The letter of 15 January 2002 is, in my view, not a letter of suspension for the purposes of the requirements of s 3(1) of the Regulations. Not only was the date of the suspension mentioned therein too far ahead of the date when the application was made, the suspension itself had been imposed pending the investigation conducted by the external auditors. When the investigation was completed the suspension became inoperative.

 

In any case, the letter does not tell the respondent that he was being, or had been, suspended without pay and other benefits, but suggested that he had to presume that he was suspended without pay and other benefits from the occurrence of certain events in the future. It would not be in compliance with the requirements of s 3(1) of the Regulations to leave the worker to deduce the fact of being suspended without pay and other benefits from the future behaviour of his employer.

 

The letter was vague on when the suspension without pay and other benefits would have effect in the future.
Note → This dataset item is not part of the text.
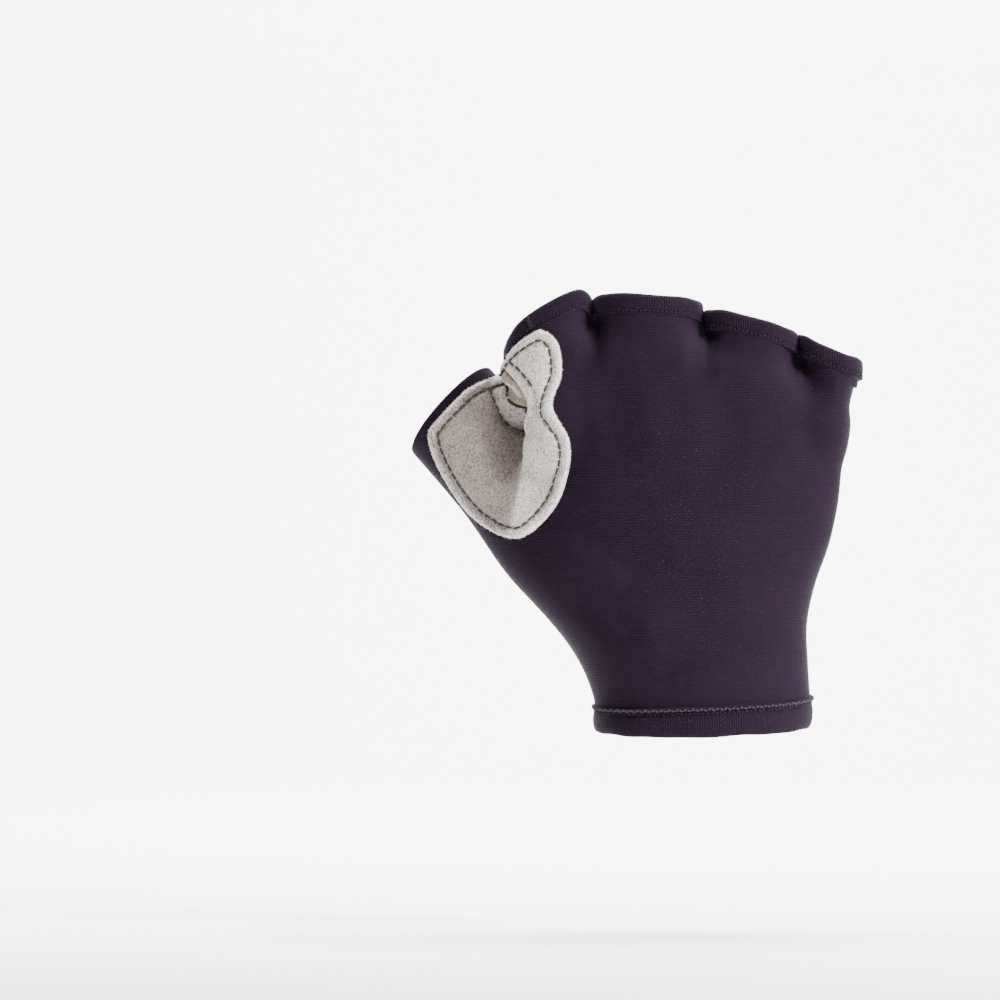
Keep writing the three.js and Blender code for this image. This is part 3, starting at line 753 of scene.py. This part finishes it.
profile = looped(wrist_hem_section, 56) / 1000
x, y = wrist_ring(profile[:, :1], profile[:, 1:], wrist_turns)
angle = circle(wrist_turns)
waver = 0.00014 * np.sin(4 * angle + 1) + 0.0001 * np.sin(9 * angle) + 0.00008 * np.sin(15 * angle + 2)
upturn = 0.0011 * smoothstep(-x, 0.0, 0.028) * (1 - np.clip(profile[:, 1:] / wrist_hem_height, 0, 1))
z = profile[:, 1:] + wrist_level(x, y) + waver + upturn
rings = np.stack([x, y, z], axis=2)
wrist_band, girth = hem_band("wrist_band", rings[::-1], rings[0])
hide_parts("wrist_hem")
wrist_stitch_line = wrist_line(grow=0.0002, up=0.0073)
wrist_edge_line = wrist_line(grow=0.0007, up=0.0083)

# Suede patches
# Split leather laid on the knit, cut raw. One piece covers the palm over a soft pad, the other laps
# from the back of the index finger through the thumb's crotch to the back of the thumb. They meet in
# a turned seam round the crotch, with a row of topstitching on each side of it.
suede_thickness = 0.0014
pad_thickness = 0.0024
web_swell = 0.0003
pad_ramp = 0.007
piece_gap = 0.0003
stitch_margin = 0.0030
seam_strip = 0.0033
thumb_strip = 0.0064
thumb_margin = 0.0028
edge_radius = 0.0008
seam_radius = 0.0014
furrow_depth = 0.00055
furrow_width = 0.0010
seam_reach = 0.031
seam_step = 0.00015

# Outlines in the front view: across is a share of the knuckle breadth, up of the glove's height.
palm_outline = {
    "across": [-0.772, -0.655, -0.535, -0.448, -0.32, -0.18, 0.0, 0.158, 0.262,
               0.322, 0.334, 0.272, 0.14, -0.02, -0.19, -0.35, -0.47, -0.60, -0.66],
    "up": [0.653, 0.506, 0.374, 0.297, 0.232, 0.19, 0.168, 0.184, 0.27,
           0.42, 0.59, 0.73, 0.842, 0.903, 0.93, 0.928, 0.90, 0.885, 0.80],
}
web_outline = {
    "across": [-0.581, -0.564, -0.52, -0.458, -0.406, -0.394, -0.418, -0.372, -0.375,
               -0.416, -0.511, -0.623, -0.708, -0.76, -0.742, -0.673, -0.603, -0.573],
    "up": [0.840, 0.854, 0.89, 0.915, 0.886, 0.815, 0.743, 0.666, 0.588,
           0.508, 0.446, 0.486, 0.573, 0.667, 0.733, 0.775, 0.804, 0.809],
}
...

For example, it was suggested that a decision to apply to the labour relations officer for authority to dismiss the respondent would automatically bring about a suspension without pay and other benefits. In the founding affidavit it was stated, in para 8.4, that:

 

“The application letter to the Ministry of Labour and Social Welfare was written and delivered on the 8th of April 2002. With effect from that date then, the respondent’s suspension ceased to be on full pay and benefits.”

 

If it was intended that the suspension without pay and other benefits would be dependent upon the making of the application for authority to dismiss the respondent, it would not have been the suspension contemplated in s 3(1) of the Regulations. That suspension would have had to precede the making of the application to the labour relations officer for an order or determination terminating the respondent’s contract of employment.

 

The application is accordingly dismissed with costs.